Each line from the one containing "body_shell();" through the one containing "obj.matrix_world = world" is to be retyped exactly, both end lines included, and all other lines left out.

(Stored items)
•••••

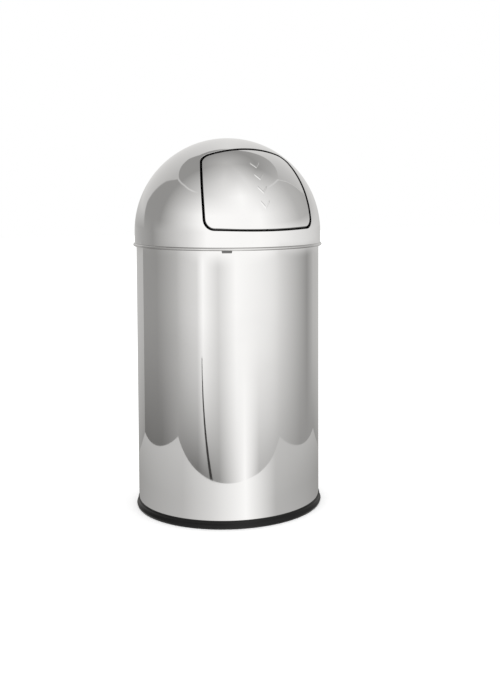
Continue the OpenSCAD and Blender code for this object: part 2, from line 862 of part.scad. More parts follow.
module bail() {
  color([0.66, 0.67, 0.68])
  translate([0, 0, bail_z])
    rotate([-bail_droop, 0, 0]) {
      translate([0, bail_shift, 0])
        rotate([0, 0, elbow_a])
          rotate_extrude(angle = 180 - 2 * elbow_a)
            translate([bail_arc_r, 0]) circle(bail_r, $fn = 32);
      for (side = [0, 1])
        mirror([side, 0, 0]) {
          translate([elbow_x, elbow_r, 0])
            rotate([0, 0, -90])
              rotate_extrude(angle = 90 + elbow_a)
                translate([elbow_r, 0]) circle(bail_r, $fn = 32);
          translate([elbow_x + elbow_r * cos(elbow_a), elbow_r + elbow_r * sin(elbow_a), 0])
            sphere(bail_r + joint_bead, $fn = 32);
          translate([elbow_x, 0, 0]) sphere(bail_r + joint_bead, $fn = 32);
          translate([bail_end_x, 0, 0])
            rotate([0, 90, 0]) cylinder(h = elbow_x - bail_end_x, r = bail_r, $fn = 32);
          translate([bail_end_x - bail_head_t, 0, 0])
            rotate([0, 90, 0]) cylinder(h = bail_head_t, r = bail_head_r, $fn = 32);
        }
    }
}

body_shell();
base_plate();
base_ring();
rest_studs();
dome_shell();
hinge_bracket_left();
hinge_bracket_right();
hinge_rod();
rod_clips();
closing_spring_left();
closing_spring_right();
flap_panel();
flap_arm_left();
flap_arm_right();
stop_plate();
stop_buffers();
bucket_shell();
bucket_base();
bail_ear_left();
bail_ear_right();
ear_rivets();
bail();
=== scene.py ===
"""Dresses the dome top waste receptacle: its polished shell, edge ring, flap, bucket and studio.

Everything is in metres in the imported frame: +Z up, the mouth facing -Y, the floor at z = 0. Sizes
in the panel are in millimetres, as a sheet metal worker would give them.
"""

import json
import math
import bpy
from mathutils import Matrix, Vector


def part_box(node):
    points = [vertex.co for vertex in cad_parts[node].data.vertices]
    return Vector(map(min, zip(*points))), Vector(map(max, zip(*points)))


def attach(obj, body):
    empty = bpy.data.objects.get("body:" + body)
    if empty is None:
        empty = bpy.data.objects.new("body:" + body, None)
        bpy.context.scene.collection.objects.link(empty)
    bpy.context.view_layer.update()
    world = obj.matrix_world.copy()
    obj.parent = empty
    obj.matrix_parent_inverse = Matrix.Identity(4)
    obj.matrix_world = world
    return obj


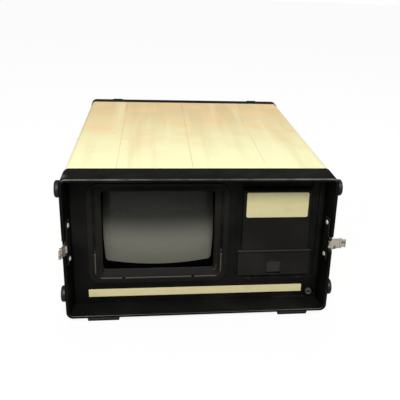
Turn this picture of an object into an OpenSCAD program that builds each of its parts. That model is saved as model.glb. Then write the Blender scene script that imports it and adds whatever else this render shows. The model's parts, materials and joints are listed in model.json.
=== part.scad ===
// Portable computer in a luggage-style case: picture tube and disk drive behind a deep front rim,
// painted covers between two moulded end frames, draw latches for a detachable front cover.
// Millimetres, +Z up, front of the case towards -Y. The case is laid out from the middle of its
// front rim, and at_case() moves it so that the origin is on the floor under the middle of its box.

/* [Case] */
// Width of the two end frames
case_w = 440; // [420:1:480]
// Height of the end frames, without the feet
case_h = 245; // [238:1:275]
// Depth from the front rim to the rear rim
case_d = 560; // [520:1:620]
// Radius of the frames' long corners
corner_r = 11; // [8:0.5:15]
// Rounding of the rims' outer edges
edge_r = 2.5; // [1.5:0.1:4]
// Depth of the front frame
front_d = 53; // [51:0.5:60]
// Depth of the rear frame
rear_d = 22.6; // [20:0.1:30]
// Length of the spigots that the covers slide over
spigot_d = 10; // [6:0.5:14]
// Wall of the spigots
spigot_t = 3; // [2:0.5:4]

/* [Covers] */
// How far the covers lie inside the frames' outline
cover_inset = 1.5; // [1:0.1:2.5]
// Thickness of the painted covers
cover_t = 2; // [1.5:0.1:2.5]
// Height of the seam between the upper and the lower cover
cover_seam_z = 24; // [18:1:40]
// Spacing of the pressed grooves in the top
groove_pitch = 124.5; // [110:0.5:135]
// Width of a groove
groove_w = 2.4; // [1.5:0.1:3]
// Depth of a groove
groove_d = 0.9; // [0.4:0.1:1.2]
// Sideways place of the middle groove
groove_x = -12; // [-20:1:20]
// Bare length left at each end of a groove
groove_end = 6; // [3:1:30]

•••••

● SOLUTION TO THIS PROBLEM:
body_shell();
base_plate();
base_ring();
rest_studs();
dome_shell();
hinge_bracket_left();
hinge_bracket_right();
hinge_rod();
rod_clips();
closing_spring_left();
closing_spring_right();
flap_panel();
flap_arm_left();
flap_arm_right();
stop_plate();
stop_buffers();
bucket_shell();
bucket_base();
bail_ear_left();
bail_ear_right();
ear_rivets();
bail();
=== scene.py ===
"""Dresses the dome top waste receptacle: its polished shell, edge ring, flap, bucket and studio.

Everything is in metres in the imported frame: +Z up, the mouth facing -Y, the floor at z = 0. Sizes
in the panel are in millimetres, as a sheet metal worker would give them.
"""

import json
import math
import bpy
from mathutils import Matrix, Vector


def part_box(node):
    points = [vertex.co for vertex in cad_parts[node].data.vertices]
    return Vector(map(min, zip(*points))), Vector(map(max, zip(*points)))


def attach(obj, body):
    empty = bpy.data.objects.get("body:" + body)
    if empty is None:
        empty = bpy.data.objects.new("body:" + body, None)
        bpy.context.scene.collection.objects.link(empty)
    bpy.context.view_layer.update()
    world = obj.matrix_world.copy()
    obj.parent = empty
    obj.matrix_parent_inverse = Matrix.Identity(4)
    obj.matrix_world = world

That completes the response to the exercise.